STATED EXERCISE | Give back, unchanged, the line with "rig.replaces(patch, node)", the line with "return abs(math.sin(math.pi *", and every line between them, and no other line.

STORED DATA |
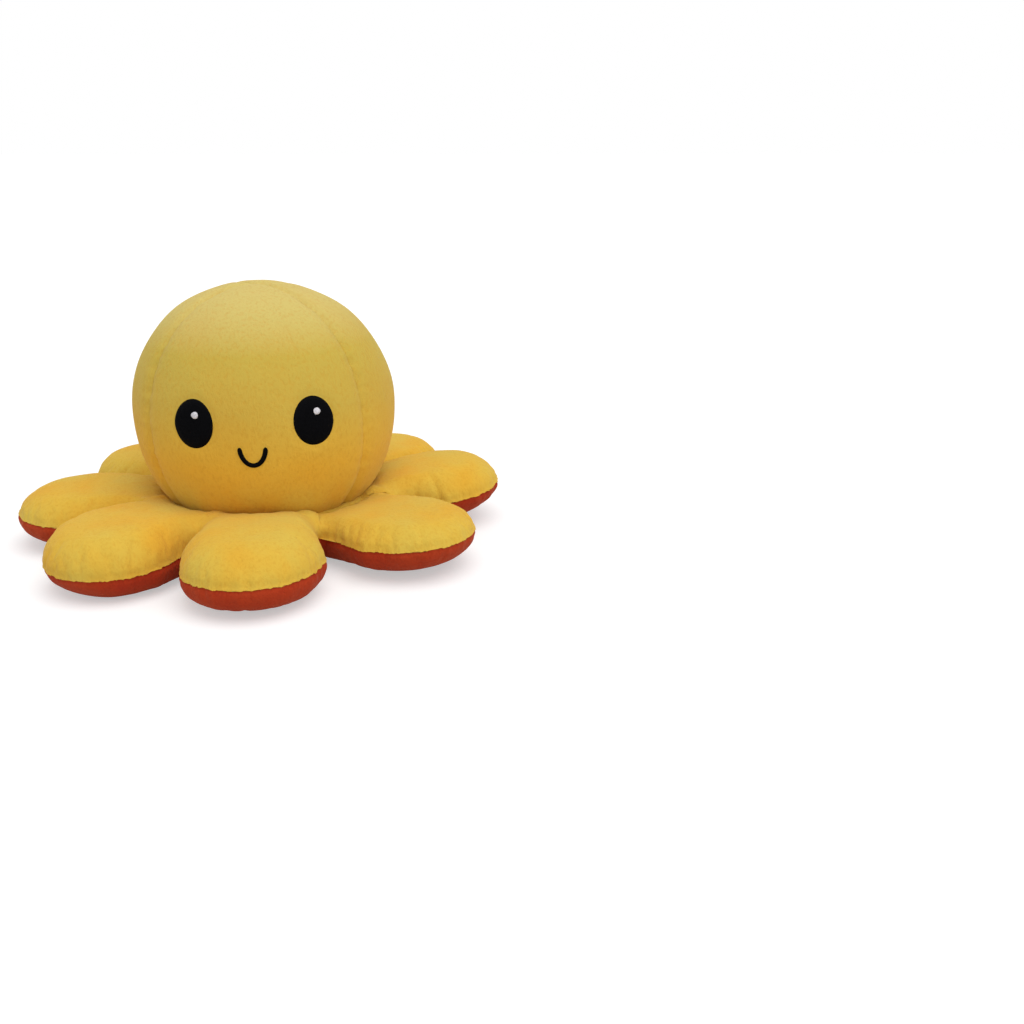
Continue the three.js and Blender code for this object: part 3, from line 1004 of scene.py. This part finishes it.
def add_mouth_rim():
    bpy.ops.mesh.primitive_torus_add(
        major_radius=RIM_RADIUS, minor_radius=RIM_HALF_WIDTH, major_segments=288, minor_segments=40,
        location=(0, 0, RIM_HALF_HEIGHT - RIM_SINK),
    )
    rim = added("mouth_rim_plush")
    rim.scale.z = RIM_HALF_HEIGHT / RIM_HALF_WIDTH
    to_origin(rim)

    def gather(point):
        flat = math.hypot(point.x, point.y)
        inner = max(0.0, min(1.0, (RIM_RADIUS + RIM_HALF_WIDTH - flat) / (2 * RIM_HALF_WIDTH)))
        wander = 0.5 * noise.noise(point / RIM_WANDER)
        fold = math.cos(GATHERS * math.radians(turn_of(point)) + wander)
        out = around(turn_of(point), 1, 0)
        moved = point + out * (RIM_PULL * inner ** 2 * fold) + UP * (RIM_RIPPLE * inner * fold)
        moved.z = max(moved.z + lumps(point, RIM_LUMPS), 0)
        return moved

    reshape(rim, gather)
    shade_soft(rim)
    wear(rim, "orange_plush")
    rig.replaces(rim, "mouth_rim")
    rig.ride(rim, "head")
    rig.padded(rim, 0.8)


# Embroidery: satin stitches that lie on the cloth

def on_cloth(cloth, turn, height, inwards=False, tilt=0):
    """Gives a point by its lengths across and up the cloth and its height over it."""
    lean = Matrix.Rotation(math.radians(tilt), 2)
    tree = BVHTree.FromObject(cloth, bpy.context.evaluated_depsgraph_get())
    radius = POCKET_RADIUS if inwards else HEAD_RADIUS

    def place(across, up, raised):
        across, up = lean @ Vector((across, up))
        out = around(turn + math.degrees(across / radius), 1, 0)
        level = UP * (height + up)
        start, way = (level, out) if inwards else (level + out * 4 * radius, -out)
        hit, normal = tree.ray_cast(start, way)[:2]
        if normal.dot(way) > 0:
            normal = -normal
        return hit + normal * raised

    return place


def closed_stitches(patch, slot, node):
    """Gives a stitched sheet its thickness and puts it on the head."""
    with editing(patch):
        bpy.ops.mesh.remove_doubles(threshold=WELD)
    finish_with(patch, "SOLIDIFY", thickness=THREAD, offset=-1)
    shade_soft(patch)
    wear(patch, slot)
    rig.replaces(patch, node)
    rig.ride(patch, "head")
    return patch


def crest(share, threads):
    """One on top of each thread and none between two, at a share from -1 to 1 across them all."""
    return abs(math.sin(math.pi * threads * (share + 1) / 2))


def satin_patch(node, place, half_width, span, threads, loft, slot):
    """Upright threads side by side between the low and high edge that span gives."""
    bpy.ops.mesh.primitive_grid_add(x_subdivisions=4 * threads, y_subdivisions=14, size=2)
    patch = added(f"{node}_stitches")

    def stitch(point):
        low, high = span(point.x)
        up = (low + high) / 2 + (high - low) / 2 * point.y
        edge = min(1.0, (1 - point.x ** 2) ** 0.5 if abs(point.x) < 1 else 0.0)
        crown = (1 - point.y ** 4) * edge ** 0.6
        raised = crown * (loft + THREAD_RIDGE * crest(point.x, threads))
        return place(half_width * point.x, up, raised)

    reshape(patch, stitch)
    return closed_stitches(patch, slot, node)


def satin_line(node, place, path):
    """Short black threads side by side across a bent line, from -1 to 1 along it."""
    bpy.ops.mesh.primitive_grid_add(x_subdivisions=3 * LINE_THREADS, y_subdivisions=8, size=2)
    line = added(f"{node}_stitches")

    def stitch(point):
        t = point.x
        across, up = path(t)
        back, ahead = path(t - LINE_STEP), path(t + LINE_STEP)
        along = Vector((ahead[0] - back[0], ahead[1] - back[1])).normalized()
        ending = max(0.0, (abs(t) - LINE_ROUNDED_FROM) / (1 - LINE_ROUNDED_FROM))
        half = LINE_WIDTH / 2 * (1 - ending ** 2) ** 0.5 if ending < 1 else 0.0
        raised = (1 - point.y ** 4) * (LINE_LOFT + LINE_RIDGE * crest(t, LINE_THREADS))
        return place(across - along.y * half * point.y, up + along.x * half * point.y, raised)

    reshape(line, stitch)
    closed_stitches(line, "black_thread", node)


def oval(half_height, brow_slope=None):
    """Low and high edge of an oval at a share of its half width; a brow may cut it off from above."""
    def span(share):
        edge = half_height * (1 - min(1.0, share ** 2)) ** 0.5
        if brow_slope is None:
            return -edge, edge
        high = min(edge, BROW_HEIGHT + brow_slope * share * ANGRY_HALF[0])
        return min(-edge, high), high
    return span


def arc(half_width, rise):
    """A bent line that rises in the middle."""
    def path(t):
        return half_width * math.sin(t * math.pi / 2), rise * math.cos(t * math.pi / 2)
    return path


def add_eye(cloth, mood, side, seat, half_width, span, threads, glint_shift):
    """A black eye on the cloth and a white glint on the eye."""
    eye = satin_patch(
        f"{mood}_eye_{side}", on_cloth(cloth, **seat), half_width, span, threads, EYE_LOFT, "black_thread"
    )
    shine = on_cloth(eye, **seat)

    def glint_place(across, up, raised):
        return shine(across + glint_shift[0], up + glint_shift[1], raised)

    satin_patch(
        f"{mood}_eye_glint_{side}", glint_place, GLINT_HALF[0], oval(GLINT_HALF[1]), GLINT_THREADS,
        GLINT_LOFT, "white_thread",
    )


def add_happy_face(front):
    for side, turn in EYE_TURNS.items():
        seat = {"turn": turn, "height": EYE_HEIGHT, "tilt": EYE_TILTS[side]}
        add_eye(front, "happy", side, seat, EYE_HALF[0], oval(EYE_HALF[1]), HAPPY_THREADS, GLINT_SHIFT)
    satin_line("happy_smile", on_cloth(front, SMILE_TURN, SMILE_HEIGHT), arc(SMILE_HALF, -SMILE_DEPTH))


def add_angry_face(front):
    for side, sign in (("left", -1), ("right", 1)):
        seat = {"turn": sign * ANGRY_TURN, "height": ANGRY_HEIGHT, "inwards": True}
        span = oval(ANGRY_HALF[1], sign * BROW_SLOPE)
        add_eye(front, "angry", side, seat, ANGRY_HALF[0], span, ANGRY_THREADS, ANGRY_GLINT)
    satin_line("angry_frown", on_cloth(front, 0, FROWN_HEIGHT, inwards=True), arc(FROWN_HALF, FROWN_RISE))


def sway_head():
    """Leans the finished head and its face a little towards +X at its middle."""
    def sway(point):
        height = (point.z - HEAD_CENTRE) / HEAD_HALF_HEIGHT
        return point + Vector((HEAD_SWAY * max(0.0, 1 - height ** 2), 0, 0))

    for piece in bpy.data.objects:
        if piece.name.startswith(("head_", "happy_")) and piece.name.endswith(("_plush", "_stitches")):
            reshape(piece, sway)


# Camera, floor, backdrop and light

def add_camera():
    """Stands where the photograph was taken from."""
    data = bpy.data.cameras.new("camera")
    camera = bpy.data.objects.new("camera", data)
    bpy.context.scene.collection.objects.link(camera)
    camera.location = CAMERA_PLACE
    camera.rotation_euler = (math.radians(90 - CAMERA_DOWN), 0, math.radians(-CAMERA_RIGHT))
    data.sensor_width = SENSOR
    data.lens = SENSOR * FOCAL_PIXELS / PHOTO_PIXELS
    bpy.context.scene.camera = camera


def seen_share(nodes, links):
    """One for what the camera sees, also in a reflection or through glass."""
    rays = nodes.new("ShaderNodeLightPath")
    seen = rays.outputs["Is Camera Ray"]
    for kind in ("Is Glossy Ray", "Is Transmission Ray"):
        either = nodes.new("ShaderNodeMath")
        either.operation = "MAXIMUM"
        links.new(seen, either.inputs[0])
        links.new(rays.outputs[kind], either.inputs[1])
        seen = either.outputs[0]
    return seen


def add_stage():
    bpy.ops.mesh.primitive_plane_add(size=FLOOR_SIZE)
    floor = added("floor")
    finish, nodes, links, shader = new_finish("pale_floor")
    shader.inputs["Base Color"].default_value = (FLOOR_GREY, FLOOR_GREY, FLOOR_GREY, 1)
    shader.inputs["Roughness"].default_value = 1
    shader.inputs["Specular IOR Level"].default_value = 0
    shader.inputs["Emission Color"].default_value = (1, 1, 1, 1)
    scale = nodes.new("ShaderNodeMath")
    scale.operation = "MULTIPLY"
    scale.inputs[1].default_value = FLOOR_GLOW
    links.new(seen_share(nodes, links), scale.inputs[0])
    links.new(scale.outputs[0], shader.inputs["Emission Strength"])
    floor.data.materials.append(finish)
    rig.stage(floor)


def add_world():
    world = bpy.data.worlds.new("studio")
    bpy.context.scene.world = world
    world.use_nodes = True
    nodes, links = world.node_tree.nodes, world.node_tree.links
    background = nodes["Background"]
    background.inputs["Color"].default_value = (1, 1, 1, 1)
    strength = nodes.new("ShaderNodeMapRange")
    strength.inputs["To Min"].default_value = WORLD_LIGHT
    strength.inputs["To Max"].default_value = 1.0
    links.new(seen_share(nodes, links), strength.inputs["Value"])
    links.new(strength.outputs["Result"], background.inputs["Strength"])


def add_sun(name, tilt, heading, softness, strength):
    """Soft light that is equally strong everywhere."""
    data = bpy.data.lights.new(name, "SUN")
    data.angle = math.radians(softness)
    data.energy = strength
    lamp = bpy.data.objects.new(name, data)
    bpy.context.scene.collection.objects.link(lamp)
    lamp.rotation_euler = (-around(heading, math.sin(math.radians(tilt)), math.cos(math.radians(tilt)))
                           ).to_track_quat("-Z", "Y").to_euler()


add_camera()
head_gores = add_head()
add_neck()
pocket_gores = add_pocket()
add_mouth_rim()
add_tentacles()
add_happy_face(head_gores["front"])
add_angry_face(pocket_gores["front"])
sway_head()
add_stage()
add_world()
for name, settings in SUNS.items():
    add_sun(name, *settings)

bpy.context.scene.view_settings.view_transform = "Standard"
low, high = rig.bounds()
with open("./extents.json", "w") as sizes:
    json.dump({"cad": [list(cad_low), list(cad_high)], "visual": [list(low), list(high)]}, sizes)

EXPECTED ANSWER |
    rig.replaces(patch, node)
    rig.ride(patch, "head")
    return patch


def crest(share, threads):
    """One on top of each thread and none between two, at a share from -1 to 1 across them all."""
    return abs(math.sin(math.pi * threads * (share + 1) / 2))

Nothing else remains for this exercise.